-- Task brief --
Using the material below, print the line that contains "const channels = stitchChannels();", the line that contains "Vector(map(max, high, point))", and every line in between, exactly and nothing else.

───── Data ─────

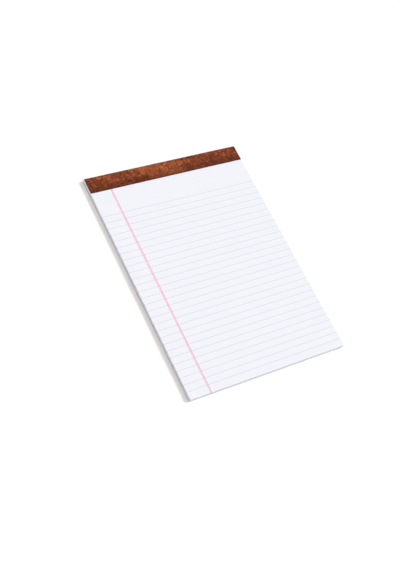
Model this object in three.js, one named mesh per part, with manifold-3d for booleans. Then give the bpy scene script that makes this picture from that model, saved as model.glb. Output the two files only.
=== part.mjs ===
// A letter-size ruled pad, bound at the head, lying on its back as it would on a desk.
// Fifty sheets and a chipboard back are stitched through the stub with two wires, and one strip
// of leatherette paper is folded round the head over the stitches. Each sheet tears off at a
// perforation just below the strip.
// Millimetres. +X to the right across the page, +Y up the page to the head, +Z out of the page.
// The origin is the middle of the underside.

import * as THREE from "three";
import { mergeVertices } from "three/addons/utils/BufferGeometryUtils.js";
import Module from "manifold-3d";

// Paper and board
const padWidth = 215.9; // 8 1/2 in
const tearOffLength = 279.4; // 11 in, from the foot to the perforation
const stubLength = 22; // from the perforation to the head, what stays on the pad
const sheetCount = 50;
const sheetPitch = 0.0875; // a sheet and the air it traps
const boardThickness = 0.75;

// Perforation, a row of slits through every sheet
const slitLength = 1.5;
const slitWidth = 0.12;
const tieLength = 0.55; // paper left between two slits

// Binding strip
const stripThickness = 0.1875;
const stripToPerforation = 0.6; // paper that shows between the strip and the slits
const stripBackReach = 21; // from the head down the board
const stripBedding = 0.0625; // how far the back flange is pressed into the board
const foldRadius = 0.28; // outside of the fold

// Wire stitches
const wireDiameter = 0.5;
const wireClearance = 0.05; // all round the wire
const crownLength = 12.7; // between the middles of the legs
const crownSink = 0.3; // how far the crown is pulled down into the paper
const clinchLength = 4.5; // leg folded inwards under the board
const bendReach = 0.85; // from a sharp corner to the start of its bend
const stitchSpacing = 108; // between the middles of the two crowns
const stitchFromHead = 10.8;
const ridgeSpread = 2.2; // width of the strip's ridge over a crown, against its height

// How finely the wire is divided
const wireSides = 10;
const wireSteps = 96;

// Heights of the layers, from the underside up
const bedZ = stripThickness; // top of the back flange
const boardBottom = bedZ - stripBedding;
const sheetsBottom = boardBottom + boardThickness;
const sheetsTop = sheetsBottom + sheetCount * sheetPitch;
const padTop = sheetsTop + stripThickness;

// Places along the page, with the folded strip inside the overall length
const padLength = tearOffLength + stubLength;
const footY = -(padLength + stripThickness) / 2;
const headY = footY + padLength;
const perforationY = footY + tearOffLength;
const backEdgeY = headY - stripBackReach;
const stitchY = headY - stitchFromHead;

const crownZ = sheetsTop - crownSink + wireDiameter / 2;
const clinchZ = bedZ + wireClearance + wireDiameter / 2;
const channelRadius = wireDiameter / 2 + wireClearance;

const wasm = await Module();
wasm.setup();

// A three.js geometry as a solid that can be cut and joined
function solidFrom(geometry) {
  const bare = geometry.clone();
  bare.deleteAttribute("normal");
  bare.deleteAttribute("uv");
  const merged = mergeVertices(bare, 1e-5);
  return new wasm.Manifold(
    new wasm.Mesh({
      numProp: 3,
      vertProperties: merged.attributes.position.array,
      triVerts: new Uint32Array(merged.index.array),
    }),
  );
}

// A cut solid as a geometry again, with flat faces
function geometryFrom(solid) {
  const mesh = solid.getMesh();
  const geometry = new THREE.BufferGeometry();
  geometry.setAttribute("position", new THREE.BufferAttribute(mesh.vertProperties, 3));
  geometry.setIndex(new THREE.BufferAttribute(mesh.triVerts, 1));
  const flat = geometry.toNonIndexed();
  flat.computeVertexNormals();
  return flat;
}

// A side view of the pad, Y to the right and Z up, as a solid from edge to edge of the page
function acrossPage(profile) {
  const fromSideView = new THREE.Matrix4().makeBasis(
    new THREE.Vector3(0, 1, 0),
    new THREE.Vector3(0, 0, 1),
    new THREE.Vector3(1, 0, 0),
  );
  fromSideView.setPosition(-padWidth / 2, 0, 0);
  const options = { depth: padWidth, bevelEnabled: false, curveSegments: 6 };
  return solidFrom(new THREE.ExtrudeGeometry(profile, options).applyMatrix4(fromSideView));
}

function sheetBlock() {
  const profile = new THREE.Shape();
  profile.moveTo(footY, sheetsBottom);
  profile.lineTo(headY, sheetsBottom);
  profile.lineTo(headY, sheetsTop);
  profile.lineTo(footY, sheetsTop);
  return acrossPage(profile);
}

// The row of slits as blades that pass through every sheet, centred on the page so that both
// edges of it end in paper
function perforationBlades() {
  const pitch = slitLength + tieLength;
  const count = Math.floor((padWidth - tieLength) / pitch);
  const firstX = (-(count - 1) * pitch) / 2;
  const blade = solidFrom(new THREE.BoxGeometry(slitLength, slitWidth, 2 * padTop));
  return Array.from({ length: count }, (_, i) =>
    blade.translate([firstX + i * pitch, perforationY, padTop]),
  );
}

// The line of a stitch, from one leg's tip round the crown to the other's, in its own XZ plane
function stitchLine(clinch) {
  const legX = crownLength / 2;
  const tipX = legX - clinch;
  const corners = [
    new THREE.Vector3(-tipX, 0, clinchZ),
    new THREE.Vector3(-legX, 0, clinchZ),
    new THREE.Vector3(-legX, 0, crownZ),
    new THREE.Vector3(legX, 0, crownZ),
    new THREE.Vector3(legX, 0, clinchZ),
    new THREE.Vector3(tipX, 0, clinchZ),
  ];
  const line = new THREE.CurvePath();
  let from = corners[0];
  for (let i = 1; i < corners.length - 1; i += 1) {
    const corner = corners[i];
    const bendStart = corner.clone().add(from.clone().sub(corner).setLength(bendReach));
    const bendEnd = corner.clone().add(corners[i + 1].clone().sub(corner).setLength(bendReach));
    line.add(new THREE.LineCurve3(from, bendStart));
    line.add(new THREE.QuadraticBezierCurve3(bendStart, corner, bendEnd));
    from = bendEnd;
  }
  line.add(new THREE.LineCurve3(from, corners[corners.length - 1]));
  return line;
}

function sweptWire(radius, clinch) {
  const section = new THREE.Shape().absarc(0, 0, radius, 0, 2 * Math.PI);
  return new THREE.ExtrudeGeometry(section, {
    extrudePath: stitchLine(clinch),
    steps: wireSteps,
    curveSegments: wireSides / 2,
  });
}

const stitchPlaces = { left: -stitchSpacing / 2, right: stitchSpacing / 2 };

// What both wires take out of the paper and the board they are driven through
function stitchChannels() {
  const channel = solidFrom(sweptWire(channelRadius, clinchLength + wireClearance));
  return Object.values(stitchPlaces).map((x) => channel.translate([x, stitchY, 0]));
}

// The open grooves that the clinched legs press into the back of the board
function clinchGrooves() {
  const length = clinchLength + channelRadius + wireClearance;
  const groove = solidFrom(new THREE.BoxGeometry(length, 2 * channelRadius, clinchZ));
  const fromCrownMiddle = crownLength / 2 + channelRadius - length / 2;
  return Object.values(stitchPlaces).flatMap((x) =>
    [-fromCrownMiddle, fromCrownMiddle].map((dx) =>
      groove.translate([x + dx, stitchY, clinchZ / 2]),
    ),
  );
}

// The low ridge that the strip makes over a crown: a round-ended bar, spread along the page
function crownRidge() {
  const radius = channelRadius + stripThickness;
  const halfBar = (crownLength - bendReach) / 2;
  const side = new THREE.Path();
  side.absarc(0, -halfBar, radius, -Math.PI / 2, 0);
  side.absarc(0, halfBar, radius, 0, Math.PI / 2);
  const points = side.getPoints(5);
  points[0].x = 0;
  points[points.length - 1].x = 0;
  return new THREE.LatheGeometry(points, 20).rotateZ(Math.PI / 2).scale(1, ridgeSpread, 1);
}

// Back flange, spine and front flange, folded with true radii
function foldedStrip() {
  const outerY = headY + stripThickness;
  const frontEdgeY = perforationY + stripToPerforation;
  const profile = new THREE.Shape();
  profile.moveTo(backEdgeY, 0);
  profile.lineTo(outerY - foldRadius, 0);
  profile.absarc(outerY - foldRadius, foldRadius, foldRadius, -Math.PI / 2, 0);
  profile.absarc(outerY - foldRadius, padTop - foldRadius, foldRadius, 0, Math.PI / 2);
  profile.lineTo(frontEdgeY, padTop);
  profile.lineTo(frontEdgeY, sheetsTop);
  profile.lineTo(headY, sheetsTop);
  profile.lineTo(headY, bedZ);
  profile.lineTo(backEdgeY, bedZ);
  return acrossPage(profile);
}

function joined(solid, additions) {
  return additions.reduce((whole, piece) => whole.add(piece), solid);
}

function cut(solid, tools) {
  return tools.reduce((rest, tool) => rest.subtract(tool), solid);
}

function ruledSheets(channels) {
  return geometryFrom(cut(sheetBlock(), [...perforationBlades(), ...channels]));
}

// Flush with the sheets, and let down at the head where the back flange is bedded
function backingBoard(channels) {
  const profile = new THREE.Shape();
  profile.moveTo(footY, boardBottom);
  profile.lineTo(backEdgeY, boardBottom);
  profile.lineTo(backEdgeY, bedZ);
  profile.lineTo(headY, bedZ);
  profile.lineTo(headY, sheetsBottom);
  profile.lineTo(footY, sheetsBottom);
  return geometryFrom(cut(acrossPage(profile), [...channels, ...clinchGrooves()]));
}

function headerStrip(channels) {
  const ridge = solidFrom(crownRidge());
  const ridges = Object.values(stitchPlaces).map((x) => ridge.translate([x, stitchY, crownZ]));
  return geometryFrom(cut(joined(foldedStrip(), ridges), [sheetBlock(), ...channels]));
}

const finishes = {
  paper: new THREE.MeshStandardMaterial({ color: 0xf0f3fa, roughness: 0.85, metalness: 0 }),
  chipboard: new THREE.MeshStandardMaterial({ color: 0x9b948a, roughness: 0.95, metalness: 0 }),
  leatherette: new THREE.MeshStandardMaterial({ color: 0x8a4a28, roughness: 0.6, metalness: 0 }),
  wire: new THREE.MeshStandardMaterial({ color: 0xb9bdc2, roughness: 0.35, metalness: 1 }),
};

function named(name, geometry, material) {
  const mesh = new THREE.Mesh(geometry, material);
  mesh.name = name;
  return mesh;
}

const channels = stitchChannels();
const pad = new THREE.Group();
pad.add(named("ruled_sheets", ruledSheets(channels), finishes.paper));
pad.add(named("backing_board", backingBoard(channels), finishes.chipboard));
pad.add(named("header_strip", headerStrip(channels), finishes.leatherette));

const stitches = new THREE.Group();
stitches.position.y = stitchY;
for (const [side, x] of Object.entries(stitchPlaces)) {
  const wire = sweptWire(wireDiameter / 2, clinchLength);
  const stitch = named(`wire_stitch_${side}`, wire, finishes.wire);
  stitch.position.x = x;
  stitches.add(stitch);
}
pad.add(stitches);

export default pad;
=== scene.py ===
import math
import random

import bmesh
import bpy
from mathutils import Euler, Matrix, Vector


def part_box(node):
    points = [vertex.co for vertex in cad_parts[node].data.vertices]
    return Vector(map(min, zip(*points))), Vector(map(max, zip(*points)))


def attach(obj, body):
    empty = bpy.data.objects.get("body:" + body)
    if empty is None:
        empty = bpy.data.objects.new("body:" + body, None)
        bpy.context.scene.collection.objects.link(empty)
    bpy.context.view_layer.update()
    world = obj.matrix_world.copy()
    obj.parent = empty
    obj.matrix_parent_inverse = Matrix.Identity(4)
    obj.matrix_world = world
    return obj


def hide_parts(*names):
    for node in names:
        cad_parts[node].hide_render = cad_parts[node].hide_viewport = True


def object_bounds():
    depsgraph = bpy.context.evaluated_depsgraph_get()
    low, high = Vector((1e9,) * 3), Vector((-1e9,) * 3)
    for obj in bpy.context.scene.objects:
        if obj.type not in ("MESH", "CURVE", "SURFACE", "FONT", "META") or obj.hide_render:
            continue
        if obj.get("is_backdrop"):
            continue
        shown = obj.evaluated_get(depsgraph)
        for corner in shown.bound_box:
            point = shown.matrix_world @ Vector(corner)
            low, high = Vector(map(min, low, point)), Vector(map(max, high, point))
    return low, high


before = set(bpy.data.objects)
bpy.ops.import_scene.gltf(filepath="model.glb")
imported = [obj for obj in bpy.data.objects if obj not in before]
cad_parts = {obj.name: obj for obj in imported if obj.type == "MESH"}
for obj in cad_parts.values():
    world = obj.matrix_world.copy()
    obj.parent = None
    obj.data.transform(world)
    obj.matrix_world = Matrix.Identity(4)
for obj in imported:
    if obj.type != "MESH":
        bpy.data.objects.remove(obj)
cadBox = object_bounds()
print("legal pad: frame loaded,", len(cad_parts), "CAD nodes")

sheetsLow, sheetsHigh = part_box("ruled_sheets")
stripLow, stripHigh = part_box("header_strip")
wireLow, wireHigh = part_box("wire_stitch_right")
millimetre = 0.001


def linear(colour):
    # from 0 to 255 as a screen shows it, to the light that a shader works in
    steps = [value / 255 for value in colour]
    return [s / 12.92 if s < 0.04045 else ((s + 0.055) / 1.055) ** 2.4 for s in steps] + [1.0]


class Value:
    # A number that changes over a surface. Sums on it add Math nodes.
    def __init__(self, finish, socket):
        self.finish = finish
        self.socket = socket

    def maths(self, operation, *terms):
        node = self.finish.node("Math", {"operation": operation}, dict(enumerate(terms)))
        return Value(self.finish, node.outputs[0])

    def __add__(self, other):
        return self.maths("ADD", self, other)

    def __mul__(self, other):
        return self.maths("MULTIPLY", self, other)

    # either way round these two give the same
    __radd__, __rmul__ = __add__, __mul__

    def __sub__(self, other):
        return self.maths("SUBTRACT", self, other)

    def __rsub__(self, other):
        return self.maths("SUBTRACT", other, self)

    def __truediv__(self, other):
        return self.maths("DIVIDE", self, other)

    def __rtruediv__(self, other):
        return self.maths("DIVIDE", other, self)

    def __abs__(self):
        return self.maths("ABSOLUTE", self)

    def __round__(self):
        return self.maths("ROUND", self)

    def orMore(self, other):
        return self.maths("MAXIMUM", self, other)

    def orLess(self, other):
        return self.maths("MINIMUM", self, other)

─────

-- Correct output --
const channels = stitchChannels();
const pad = new THREE.Group();
pad.add(named("ruled_sheets", ruledSheets(channels), finishes.paper));
pad.add(named("backing_board", backingBoard(channels), finishes.chipboard));
pad.add(named("header_strip", headerStrip(channels), finishes.leatherette));

const stitches = new THREE.Group();
stitches.position.y = stitchY;
for (const [side, x] of Object.entries(stitchPlaces)) {
  const wire = sweptWire(wireDiameter / 2, clinchLength);
  const stitch = named(`wire_stitch_${side}`, wire, finishes.wire);
  stitch.position.x = x;
  stitches.add(stitch);
}
pad.add(stitches);

export default pad;
=== scene.py ===
import math
import random

import bmesh
import bpy
from mathutils import Euler, Matrix, Vector


def part_box(node):
    points = [vertex.co for vertex in cad_parts[node].data.vertices]
    return Vector(map(min, zip(*points))), Vector(map(max, zip(*points)))


def attach(obj, body):
    empty = bpy.data.objects.get("body:" + body)
    if empty is None:
        empty = bpy.data.objects.new("body:" + body, None)
        bpy.context.scene.collection.objects.link(empty)
    bpy.context.view_layer.update()
    world = obj.matrix_world.copy()
    obj.parent = empty
    obj.matrix_parent_inverse = Matrix.Identity(4)
    obj.matrix_world = world
    return obj


def hide_parts(*names):
    for node in names:
        cad_parts[node].hide_render = cad_parts[node].hide_viewport = True


def object_bounds():
    depsgraph = bpy.context.evaluated_depsgraph_get()
    low, high = Vector((1e9,) * 3), Vector((-1e9,) * 3)
    for obj in bpy.context.scene.objects:
        if obj.type not in ("MESH", "CURVE", "SURFACE", "FONT", "META") or obj.hide_render:
            continue
        if obj.get("is_backdrop"):
            continue
        shown = obj.evaluated_get(depsgraph)
        for corner in shown.bound_box:
            point = shown.matrix_world @ Vector(corner)
            low, high = Vector(map(min, low, point)), Vector(map(max, high, point))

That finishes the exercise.